Nascia, assim, a USP – uma universidade, laica, pública, gratuita, pluralista e democrática. Cedo se tornaria a principal instituição de ensino superior do país e a mais bem avaliada mundialmente entre as universidades brasileiras. Sustenta essa posição até hoje.

O núcleo central para sua fundação foi a Faculdade de Filosofia, Ciências e Letras, recém-criada, à qual se juntaram as tradicionais Escola Politécnica, Faculdade de Medicina e Faculdade de Direito do Largo de São Francisco, além da Faculdade de Medicina Veterinária, a Escola Superior de Agricultura de Piracicaba, o Instituto Biológico e o Instituto Butantã. A Cidade Universitária, situada na antiga fazenda Butantã e, mais tarde, batizada Armando de Salles Oliveira, era já um sonho de Júlio de Mesquita Filho.

Ao longo dos seus 90 anos, a USP projetou líderes em todas as esferas da sociedade, tanto para a iniciativa privada como para o poder público. Em todas as áreas do conhecimento e da ciência destacaram-se em seu corpo docente quadros de primeiríssima qualidade. Basta citar Florestan Fernandes, considerado o pai da sociologia brasileira, Fernando Henrique Cardoso, Luiz Hildebrando e Samuel Pessoa, nas ciências médicas, Mário Schenberg e José Goldemberg no campo da Física.  A obsessão pela excelência na constituição do seu corpo docente está no seu DNA, desde a fundação. Para viabilizar o ensino de alta qualidade na Faculdade de Filosofia, Ciências e Letras, trouxe talentos do exterior como Georges Dumas, Claude Lévi-Strauss, Fernand Paul Braudel, Roger Bastide e Pierre Monbeig.

Hoje, a USP é responsável por 20% de toda produção científica do país e, juntamente com suas coirmãs Unicamp e Unesp, é um elo do moderno sistema do ensino superior do Estado de São Paulo, que inclui, além do Centro Paula Souza e a Univesp, respeitadas instituições municipais e privadas.

Ao longo dos seus 90 anos a USP enfrentou momentos de tormentas. O maior deles nos anos de chumbo pós 1964, especialmente após o AI-5, quando catedráticos, professores e cientistas foram aposentados compulsoriamente e instalou-se na universidade um clima de caça às bruxas. Um deles foi Fernando Henrique Cardoso, posteriormente eleito presidente da República, quando o Brasil voltou à normalidade democrática.

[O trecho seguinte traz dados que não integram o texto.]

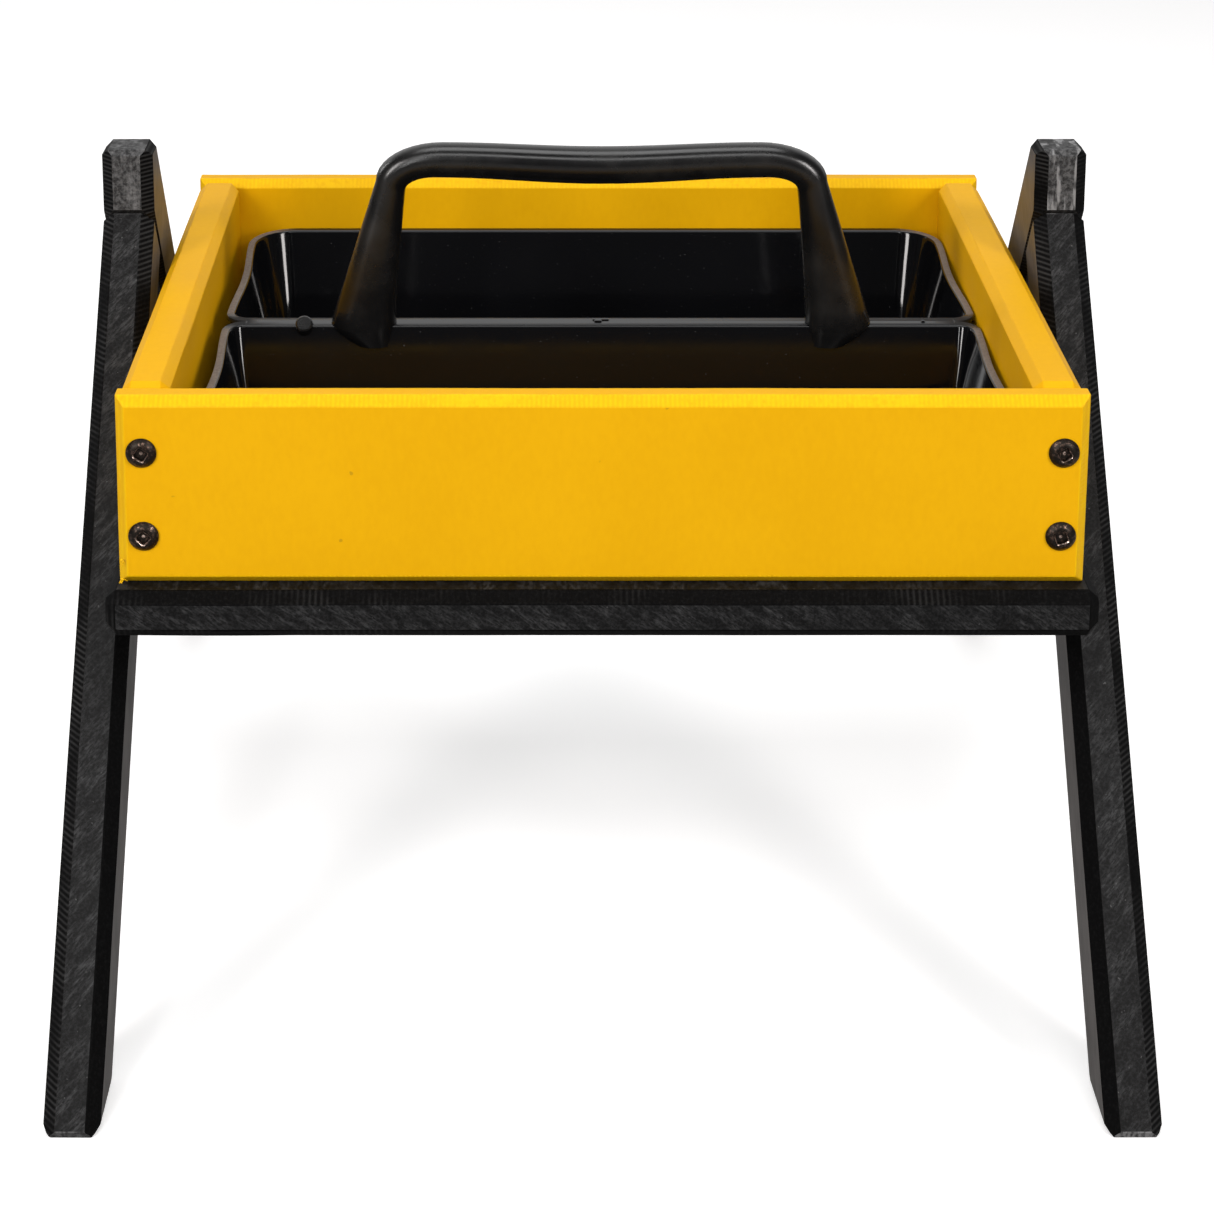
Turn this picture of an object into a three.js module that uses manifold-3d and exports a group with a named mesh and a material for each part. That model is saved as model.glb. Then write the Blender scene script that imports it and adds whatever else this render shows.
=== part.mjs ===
// Free-standing tool tray on a two-frame trestle, with a lift-out two-compartment caddy.
// Millimetres, +Z up. The origin is on the floor, midway between the feet: X runs across
// the tray, Y runs from the front feet (negative) to the rear feet (positive).
import * as THREE from "three";
import { mergeVertices } from "three/addons/utils/BufferGeometryUtils.js";
import Module from "manifold-3d";

// ---- Driving dimensions -------------------------------------------------------------
const FIT_GAP = 0.3; // clearance left between faces that rest on each other

// Trestle legs: bars that lean in the Y-Z plane and meet at the top.
const LEG_LEAN = THREE.MathUtils.degToRad(35.95); // from the vertical
const LEG_DEPTH = 40.7; // across the bar, in the plane of the frame
const LEG_INNER_X = 241.8;
const LEG_OUTER_X = 269.7;
const LEG_EDGE = 6.2; // chamfer along the bar
const FOOT_REACH = 298.4; // from the centre to the tip of a foot
const END_CUT = 5.6; // corners taken off a cut end, measured along each face
const END_EDGE = 3.8; // chamfer along the sides of a cut end
const CAP_CUT = 2.8; // the same as END_CUT, round the level top
const JOINT_EDGE = 1.2; // the rear leg is only eased along the side that meets the front leg
const CAP_TOP = 412.5; // the rear leg is cut level here
const CAP_PROUD = 1.5; // how far the rear leg's end stands ahead of the front leg

// Shelf board between the legs.
const SHELF_TOP = 252;
const SHELF_THICK = 24;
const SHELF_FRONT = -232;
const SHELF_REAR = 147;
const SHELF_EDGE = 5.2;

// Tray: four boards screwed at the corners.
const TRAY_WIDTH = 470;
const TRAY_FRONT = -222;
const TRAY_REAR = 137;
const TRAY_TOP = 349;
const END_BOARD = 17; // thickness of the front and rear boards
const SIDE_BOARD = 23.5;
const SIDE_INSET = 1; // the side boards sit this far inside the ends of the front board
const TRAY_EDGE = 4.5;

// Caddy tub, a little off centre in the tray, as it sits loose.
const CADDY_X = 3.5;
const CADDY_Y = (TRAY_FRONT + TRAY_REAR) / 2;
const TUB_WIDTH = 411.5;
const TUB_DEPTH = 316;
const TUB_RIM = 320.5;
const TUB_BASE = SHELF_TOP + FIT_GAP;
const LIP_WIDTH = 5.6;
const LIP_THICK = 3;
const WALL = 2.5;
const FLOOR = 3;
const TUB_DRAFT = 12; // how far the walls lean in between rim and base
const RIDGE_WIDTH = 13; // top of the divider
const OUTER_CORNER = 28;
const INNER_CORNER = 12;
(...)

Temos hoje a gigantesca revolução tecnológica acontecendo, as questões climáticas, a transição energética, os novos desafios da geopolítica, com a China assumindo papel cada vez mais determinante no movimento das cadeias produtivas globais e o debate sobre os rumos da democracia nos próximos tempos.

Em recente entrevista, o atual reitor da USP, Carlos Gilberto Carlotti Júnior, manifestou o grande desafio da instituição, em relação ao futuro. Considerando que o mundo de hoje é completamente diferente daquele que nossos antepassados conheceram, ele pontuou: “Não basta mais um diploma para entrar no mundo do trabalho. Nem mesmo um diploma da USP”. Tem razão o reitor ao realçar as exigências do moderno mercado de trabalho, onde novas habilidades, novos conhecimentos e atualização constante são exigidos dos profissionais modernos. É impensável, por exemplo, formar médicos sem o domínio da Inteligência Artificial.

A USP enfrenta agora o desafio de renovar e atualizar o currículo de todas as áreas do conhecimento e de responder às questões da agenda moderna, especialmente as da diversidade e do meio ambiente.

O passado glorioso deve ser reverenciado, mas seria um grave erro utilizá-lo em uma postura conservadora renitente às mudanças imperativas face o extraordinário e vertiginoso processo de transformação e inovação tecnológica. A USP dá sinais de não se acomodar para continuar a cumprir sua nobre missão de formar líderes para um mundo cada vez mais complexo.

Este artigo foi originalmente publicado no Blog do Noblat, em 7/2/2024.